Endless Waiting



Our pastor is preaching through the book of Acts. Last Sunday he covered Saul’s conversion and name change to Paul. He mentioned something I’d never given much attention. After his conversion, Paul spent three years in the desert, after which he went on to Jerusalem where he eventually met with the apostles. They sent him back home to Tarsus where he stayed for seven years before beginning his missionary journeys.


Three years in the desert plus seven years at home equals ten years. One of the most famous evangelists in the Bible spent ten years between his conversion and the work that God called him to do. He wasn’t idle during those years. He immediately began preaching in Damascus after his conversion. But the bulk of his ministry was TEN YEARS in the making.


In our D-Group studies, we’ve just finished reading through Joseph’s biography and are beginning to read about David. After God revealed to them His purpose in their lives both of them had life lessons to be learned before they were ready for what God had in store. And it wasn’t an easy, comfortable waiting room. Joseph was in prison and David hid in a cave.


I’ve had some disappointments over the last week. My writing isn’t going as smoothly as I would like. Publishers aren’t beating my door down to make me a New York Times bestselling author. (Please know I mean that tongue in cheek.) I’ve spent much of my spare time over the last year working on a new manuscript. I’ve listened to podcasts about professionals in my character’s fields while I’m driving so I’m working on their character development even when I’m not at my computer.

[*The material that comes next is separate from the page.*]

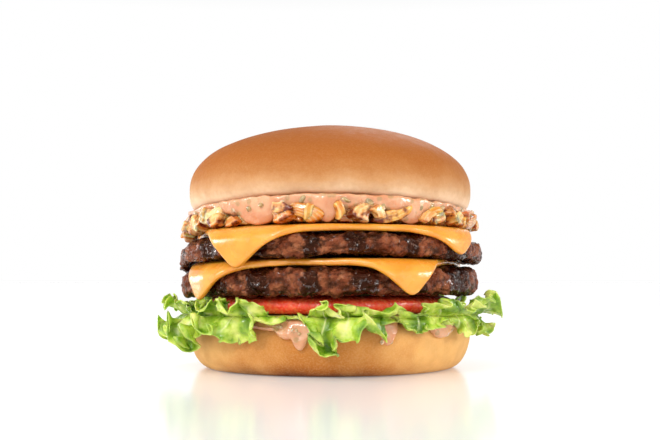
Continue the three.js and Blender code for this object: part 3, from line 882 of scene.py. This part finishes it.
def tomato():
    """A thick slice with a rounded skin edge, set to the front."""
    radius, depth, forward = 43, TOMATO_TOP - TOMATO_LOW, (0, -4.5, 0)
    bearing = bearings(240)
    outline = [
        (36, 0), (radius - 2.2, 0), (radius - 0.5, 1), (radius, 2.7), (radius - 1, depth - 1.2),
        (radius - 5, depth), (34, depth),
    ]
    radii, z = profile(outline, 40)
    radii = radii * (1 + 0.012 * np.sin(5 * bearing) + 0.01 * np.sin(2 * bearing + 1))
    grid = around(radii, bearing, TOMATO_LOW + z)
    lumps = 0.2 * noise(grid, 5, 91) + 0.08 * noise(grid, 1.6, 92)
    points, *faces = closed(TOMATO_LOW, pushed(grid, around(1, bearing, 0), lumps), TOMATO_TOP)
    return solid("tomato_slice", points + forward, *faces)


# Lettuce

LEAF_SIDES = [-108, -13, 24, 108, 178, 252]
LEAF_INNER = 27
LEAF_BEND = 48.6
LEAF_START = LEAF_BEND + 0.8
# Bearing and half width in degrees of the longest tip, the bare stretch behind two drips, the lobe
# on the left, the notches over two more drips, and where the fold is lowest and where fairly low.
LEAF_TIP = [(-1.5, 4)]
LEAF_BARE = [(-13, 6.5)]
LEAF_LOBE = [(-88, 13)]
LEAF_NOTCH = [(21, 4), (48, 4)]
LEAF_LOW = [(-17, 9.5)]
LEAF_HALF = [(16, 20)]


def hang_slope(bearing):
    """Slope in degrees of the hanging rim, steepest on the right."""
    side = np.sin(bearing)
    return lerp(-40 - 15 * side**2 - 9 * side, -40, drip_at(LEAF_LOBE, bearing))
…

Hours and hours get poured into a work with no guaranteed result.


Why?


Because I love writing. Because God has given me at least a modicum of talent that I want to use for His glory. Because I believe with everything inside of me that one day the right publisher will come calling.


But the waiting is hard.


It was hard for Joseph when the baker and cupbearer were released from prison and did not remember him. He remained imprisoned longer than he wanted, I’m sure. And the imprisonment wasn’t even his fault. He didn’t do anything except be born to jealous brothers and reject the advancements of his boss’s wife.


It was hard for David when King Saul attempted to kill him multiple times and he was forced to hide out in a cave like a criminal. He didn’t do anything to warrant that either except have a heart for God.


I go back to those biographies when the waiting becomes hard and long and tedious. Neither Joseph nor David wasted their time waiting. They kept doing what God called them to do where He put them. I don’t know how Paul managed his time during the ten years he spent waiting for his first missionary journey. Maybe he didn’t even know there would be a missionary journey so he just kept telling people about Jesus anyway he could.


That’s what we’re all called to do. While we think we’re waiting on God to put in motion the “big thing,” we’re called to keep living faithful lives telling the people around us about His love.


I’ll keep writing, pouring hours into research, and tapping the keys on my laptop until the letters wear out. He hasn’t made the promises to me that He made to Joseph or David, but He has promised the same faithfulness.